Ce qui précède est une mise au point: le personnage principal de ma petite série n'est pas l'auteur, il s'agit d'un personnage de fiction qui n'a jamais existé ailleurs que dans les pages de cette fiction, il n'est pas l'auteur. Si vous croyez savoir mieux que moi et que vous n'êtes pas moi, que vous n'êtes pas la personne réelle dont le nom d'état-civil est Olivier Hammam, qui s'est abonnée à Mediapart, qui a créé ce compte et qui a rédigé les billets de ce “blog“, alors vous êtes dans l'illusion, parce que dans la réalité seul l'auteur sait si son personnage est ou non lié à sa propre biographie. Et je vous le certifie, le personnage-narrateur de ma petite série n'est aucunement lié à ma biographie.

 

Cette mise au point faite, discutons de la série en question.

 

Je n'avais pas de but précis en la commençant. Je suis un auteur prolifique, j'écris beaucoup et un peu de tout, des essais, des critiques, des fictions, des sketchs, des poèmes, des libelles, bref, un peu de tout. Quand j'écris des fictions romanesques, très souvent je les commence en campant un personnage un peu fat mais brillant, un rhéteur, et plein de certitudes péremptoires enveloppées dans un discours qui leur donne l'apparence de vérités d'évidence. Le titre même de cette série, “Le blog de Olivier Hammam”, indique assez la fatuité du personnage-narrateur.
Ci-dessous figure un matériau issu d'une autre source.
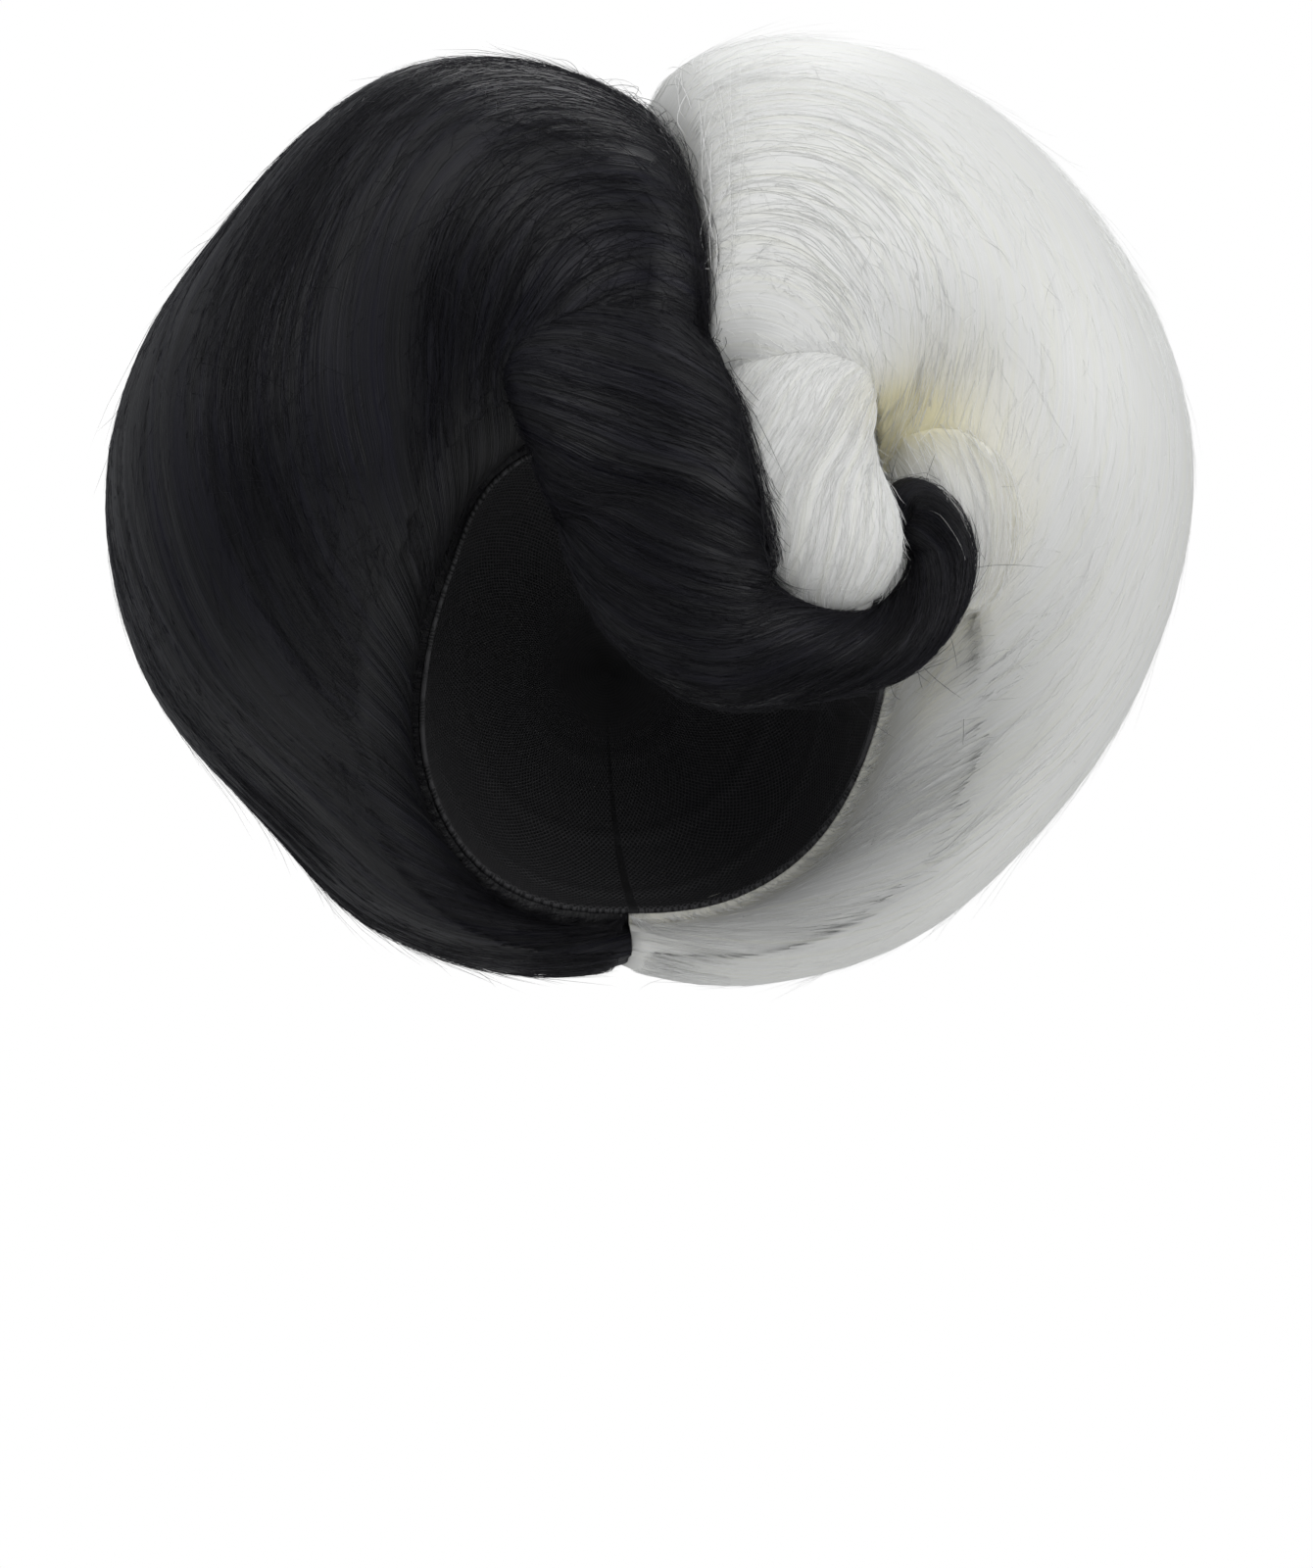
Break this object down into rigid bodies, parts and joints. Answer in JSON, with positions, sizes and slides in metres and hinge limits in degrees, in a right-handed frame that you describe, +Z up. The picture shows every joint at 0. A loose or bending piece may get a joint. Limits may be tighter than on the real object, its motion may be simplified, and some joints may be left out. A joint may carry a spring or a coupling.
{
  "type": "beehive wig",
  "caption": "Two-tone bouffant wig for a head: net cap, a black and a white half of combed-out hair, and forelocks that sweep over the forehead.",
  "frame": {"origin": "the top of the head, inside the cap, where the wig sits", "axes": "+Z up out of the head, -Y the way the face looks, +X the wearer's left"},
  "size_m": [0.3593, 0.2885, 0.3154],
  "materials": {
    "black_hair": "combed synthetic hair, soft sheen",
    "white_hair": "combed synthetic hair, soft sheen",
    "cap_net": "fine stretch net"
  },
  "bodies": {
    "root": {"wig_cap": "cap_net", "black_bouffant": "black_hair", "white_bouffant": "white_hair", "black_forelock": "black_hair", "white_forelock": "white_hair", "white_temple_lock": "white_hair"}
  },
  "joints": []
}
Ce qui ne me correspond en rien, comme être réel j'ai peu de certitudes et elles sont assez précaires, la vérité, je suis comme tout le monde, je la cherche souvent et la trouve rarement sinon jamais, j'admets un certain talent rhétorique et, hélas, une certaine fatuité, mais pas aussi grande que celle de mes personnages-narrateurs, et quand je me surprends à verser dans la fatuité je pointe la chose ou la rend si outrée qu'elle apparaît clairement telle.

 

Pourquoi faire cela? Je n'ai jamais d'intention précise quand je commence une fiction, sinon celle de m'amuser un peu. Sans le préméditer, ma tendance habituelle est de proposer un tel personnage, un peu ou parfois très ridicule, mais apparemment assez pertinent dans ses propos, pour induire une forme d'identification distancée de mes possibles lectrices et lecteurs avec lui, une personne sympathique et intelligente mais donc, un peu ridicule. Pour le redire, je n'ai pas, ou n'ai que rarement une intention précise, sinon celle-ci, non préméditée cependant: à un moment du récit le personnage a une “prise de conscience”, il se voit tel qu'il est, un faux gentil vrai méchant, une personne qui parle sans connaître et croit sans savoir, un cuistre et un salaud. Bref, un humain ordinaire, vous, moi, n'importe qui, un salaud ordinaire. L'idée implicite est celle-ci: avant de “dire le vrai”, se garantir qu'on n'est pas trop dans le faux, avant d'affirmer, toujours vérifier, et vérifier en premier la validité de ses certitudes. Quand on fait cela, il apparaît souvent que nos certitudes sont assez douteuses, ça peut nous éviter de traiter nos semblables de cons et de salauds, sauf à se placer dans le lot.